When the globetrotter plans the itinerary for each trip, does she prefer to visit sites off the beaten path or the tourist traps? Are there advantages to doing one over the other?
“I’m like a tourist geek,” she said, with a laugh. “If I go to Paris, I’m going to the Eiffel Tower. If I go to London, I want to see Big Ben. When I linked up with a friend in Kuala Lumpur, we got the touristy things out of the way before visiting the other sites.”
Racism makes some Black people apprehensive when they travel, but overseas, Hiba has largely been embraced with open arms.
“I’ve been treated so well that I wish I could extend each and every trip. There is an inherent fear that a lot of us have that we will be treated poorly, or won’t be welcome in certain places, because this has been our experience in America. Even though it’s possible to face racism and prejudice globally, I’m very fortunate that I’ve had positive social interactions during my travels.”
On a solemn note, Hiba points out, “as Americans, we’re so overworked. Most of us have the money to travel to about 75% of the world, but we don’t have the time. People are so caught up in the rat race, and when they do get time off, they wind up spending crazy amounts of money stateside, which could go even further internationally.”

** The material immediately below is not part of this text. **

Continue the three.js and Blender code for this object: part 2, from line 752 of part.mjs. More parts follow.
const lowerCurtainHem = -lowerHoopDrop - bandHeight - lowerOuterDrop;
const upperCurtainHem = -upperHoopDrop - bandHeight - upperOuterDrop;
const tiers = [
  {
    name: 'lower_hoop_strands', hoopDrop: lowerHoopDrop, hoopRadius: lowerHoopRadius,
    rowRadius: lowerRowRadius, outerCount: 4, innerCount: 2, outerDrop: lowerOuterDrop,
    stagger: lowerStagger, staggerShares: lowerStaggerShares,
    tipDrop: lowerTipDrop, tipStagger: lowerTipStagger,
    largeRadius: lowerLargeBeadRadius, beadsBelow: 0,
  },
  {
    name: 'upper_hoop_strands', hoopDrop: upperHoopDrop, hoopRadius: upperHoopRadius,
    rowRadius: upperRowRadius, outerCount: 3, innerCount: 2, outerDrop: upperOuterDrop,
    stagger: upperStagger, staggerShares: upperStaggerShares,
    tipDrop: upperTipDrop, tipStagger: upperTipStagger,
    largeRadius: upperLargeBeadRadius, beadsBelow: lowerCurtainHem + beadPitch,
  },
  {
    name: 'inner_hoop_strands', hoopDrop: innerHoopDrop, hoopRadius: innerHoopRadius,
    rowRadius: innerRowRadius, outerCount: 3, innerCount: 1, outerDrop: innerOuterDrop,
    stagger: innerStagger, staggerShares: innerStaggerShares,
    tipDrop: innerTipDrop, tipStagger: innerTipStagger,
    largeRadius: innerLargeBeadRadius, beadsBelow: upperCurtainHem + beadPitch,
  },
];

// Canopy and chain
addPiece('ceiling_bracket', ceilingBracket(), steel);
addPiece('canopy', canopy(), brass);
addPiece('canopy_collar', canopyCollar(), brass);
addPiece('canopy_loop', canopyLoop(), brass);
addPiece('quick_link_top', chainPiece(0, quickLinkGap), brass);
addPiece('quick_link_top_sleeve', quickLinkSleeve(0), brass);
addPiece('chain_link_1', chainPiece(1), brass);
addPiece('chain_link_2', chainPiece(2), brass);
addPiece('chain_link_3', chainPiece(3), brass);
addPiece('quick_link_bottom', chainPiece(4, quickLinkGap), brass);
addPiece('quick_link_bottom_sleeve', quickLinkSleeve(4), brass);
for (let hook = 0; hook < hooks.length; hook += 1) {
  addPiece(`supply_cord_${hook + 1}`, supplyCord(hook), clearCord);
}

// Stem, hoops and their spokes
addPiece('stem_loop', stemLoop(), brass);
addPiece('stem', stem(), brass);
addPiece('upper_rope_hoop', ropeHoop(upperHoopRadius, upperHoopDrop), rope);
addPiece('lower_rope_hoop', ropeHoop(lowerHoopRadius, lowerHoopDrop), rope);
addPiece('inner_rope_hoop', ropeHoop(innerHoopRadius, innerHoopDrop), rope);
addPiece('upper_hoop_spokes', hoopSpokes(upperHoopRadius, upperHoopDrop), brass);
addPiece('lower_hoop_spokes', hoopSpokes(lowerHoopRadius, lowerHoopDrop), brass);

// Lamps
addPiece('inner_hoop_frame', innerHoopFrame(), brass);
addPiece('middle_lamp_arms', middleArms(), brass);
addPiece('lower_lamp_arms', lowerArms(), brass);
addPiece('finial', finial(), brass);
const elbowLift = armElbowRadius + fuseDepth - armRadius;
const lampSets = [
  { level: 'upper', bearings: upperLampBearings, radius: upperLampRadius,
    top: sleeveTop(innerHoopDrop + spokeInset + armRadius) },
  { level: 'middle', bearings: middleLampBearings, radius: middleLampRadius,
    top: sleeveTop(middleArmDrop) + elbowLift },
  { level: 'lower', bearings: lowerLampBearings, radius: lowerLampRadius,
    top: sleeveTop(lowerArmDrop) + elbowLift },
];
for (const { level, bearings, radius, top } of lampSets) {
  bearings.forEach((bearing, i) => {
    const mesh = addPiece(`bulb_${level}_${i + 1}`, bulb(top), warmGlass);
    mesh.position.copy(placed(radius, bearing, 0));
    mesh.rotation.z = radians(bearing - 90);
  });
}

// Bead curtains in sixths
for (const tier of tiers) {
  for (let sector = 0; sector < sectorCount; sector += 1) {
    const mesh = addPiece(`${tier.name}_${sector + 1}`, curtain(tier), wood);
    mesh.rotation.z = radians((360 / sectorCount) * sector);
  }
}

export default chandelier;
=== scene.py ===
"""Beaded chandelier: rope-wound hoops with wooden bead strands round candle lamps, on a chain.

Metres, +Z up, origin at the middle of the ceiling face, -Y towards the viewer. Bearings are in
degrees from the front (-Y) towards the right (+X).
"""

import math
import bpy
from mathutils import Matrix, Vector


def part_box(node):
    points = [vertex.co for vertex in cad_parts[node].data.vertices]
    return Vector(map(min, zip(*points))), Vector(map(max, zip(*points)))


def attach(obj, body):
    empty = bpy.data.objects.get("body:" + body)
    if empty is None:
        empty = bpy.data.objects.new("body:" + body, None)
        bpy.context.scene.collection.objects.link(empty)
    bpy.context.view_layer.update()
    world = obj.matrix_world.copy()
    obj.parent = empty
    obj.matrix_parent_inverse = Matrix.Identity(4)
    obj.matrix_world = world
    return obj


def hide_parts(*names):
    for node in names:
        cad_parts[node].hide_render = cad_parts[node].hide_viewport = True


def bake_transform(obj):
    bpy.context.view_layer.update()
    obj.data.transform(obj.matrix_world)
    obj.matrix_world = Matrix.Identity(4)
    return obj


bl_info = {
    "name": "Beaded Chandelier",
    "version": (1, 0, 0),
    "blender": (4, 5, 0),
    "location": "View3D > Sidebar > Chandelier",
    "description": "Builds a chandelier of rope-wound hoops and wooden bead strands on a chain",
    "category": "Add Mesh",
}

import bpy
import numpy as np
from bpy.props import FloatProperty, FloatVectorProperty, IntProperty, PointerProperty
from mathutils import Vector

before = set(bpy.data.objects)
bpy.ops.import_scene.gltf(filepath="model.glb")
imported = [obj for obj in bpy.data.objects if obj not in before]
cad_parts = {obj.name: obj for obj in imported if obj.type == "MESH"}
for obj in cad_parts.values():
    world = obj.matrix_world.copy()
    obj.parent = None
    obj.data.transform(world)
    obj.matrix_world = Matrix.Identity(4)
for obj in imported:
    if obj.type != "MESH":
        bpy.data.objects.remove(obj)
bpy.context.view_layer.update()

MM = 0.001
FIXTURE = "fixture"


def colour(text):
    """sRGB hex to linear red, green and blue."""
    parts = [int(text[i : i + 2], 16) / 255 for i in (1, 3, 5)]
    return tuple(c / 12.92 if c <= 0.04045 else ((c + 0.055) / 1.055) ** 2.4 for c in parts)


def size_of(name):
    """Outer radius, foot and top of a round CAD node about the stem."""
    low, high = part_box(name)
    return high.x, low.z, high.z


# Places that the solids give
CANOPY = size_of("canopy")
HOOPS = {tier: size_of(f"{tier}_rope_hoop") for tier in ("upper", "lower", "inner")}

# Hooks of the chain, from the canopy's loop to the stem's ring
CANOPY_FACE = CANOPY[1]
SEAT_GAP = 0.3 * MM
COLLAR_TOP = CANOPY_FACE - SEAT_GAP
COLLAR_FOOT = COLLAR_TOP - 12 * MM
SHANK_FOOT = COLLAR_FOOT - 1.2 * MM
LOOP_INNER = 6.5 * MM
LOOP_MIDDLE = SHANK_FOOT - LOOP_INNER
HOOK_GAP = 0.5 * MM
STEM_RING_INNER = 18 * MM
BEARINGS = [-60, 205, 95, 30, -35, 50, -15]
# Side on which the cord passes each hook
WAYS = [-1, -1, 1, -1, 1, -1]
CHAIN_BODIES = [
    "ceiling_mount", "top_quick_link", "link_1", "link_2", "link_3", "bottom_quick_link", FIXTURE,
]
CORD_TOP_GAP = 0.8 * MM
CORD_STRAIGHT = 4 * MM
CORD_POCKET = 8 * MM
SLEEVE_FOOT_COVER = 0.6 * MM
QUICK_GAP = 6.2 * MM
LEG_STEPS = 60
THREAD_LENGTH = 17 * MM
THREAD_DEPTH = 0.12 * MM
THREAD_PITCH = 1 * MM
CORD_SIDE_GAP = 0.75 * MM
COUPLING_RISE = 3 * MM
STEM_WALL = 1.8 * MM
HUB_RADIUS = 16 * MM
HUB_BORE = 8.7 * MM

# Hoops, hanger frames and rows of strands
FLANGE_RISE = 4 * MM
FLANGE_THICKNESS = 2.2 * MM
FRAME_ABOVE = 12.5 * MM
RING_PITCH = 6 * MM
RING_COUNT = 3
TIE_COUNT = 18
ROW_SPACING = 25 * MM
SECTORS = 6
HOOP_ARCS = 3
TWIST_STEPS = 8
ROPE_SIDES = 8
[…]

Like many of us, Hiba stayed home in 2020, but made up for lost time this year. She intends to return to her favorite countries, and sprinkle Black girl magic in new ones. And when she does, rest assured she’ll stoke yet more envy with a fresh round of photos and videos.
“I’m just getting started,” she declares. “I’m eager and excited for future journeys that await me. I’m so thankful for all the domestic and international opportunities that I’ve had, and those yet to come.”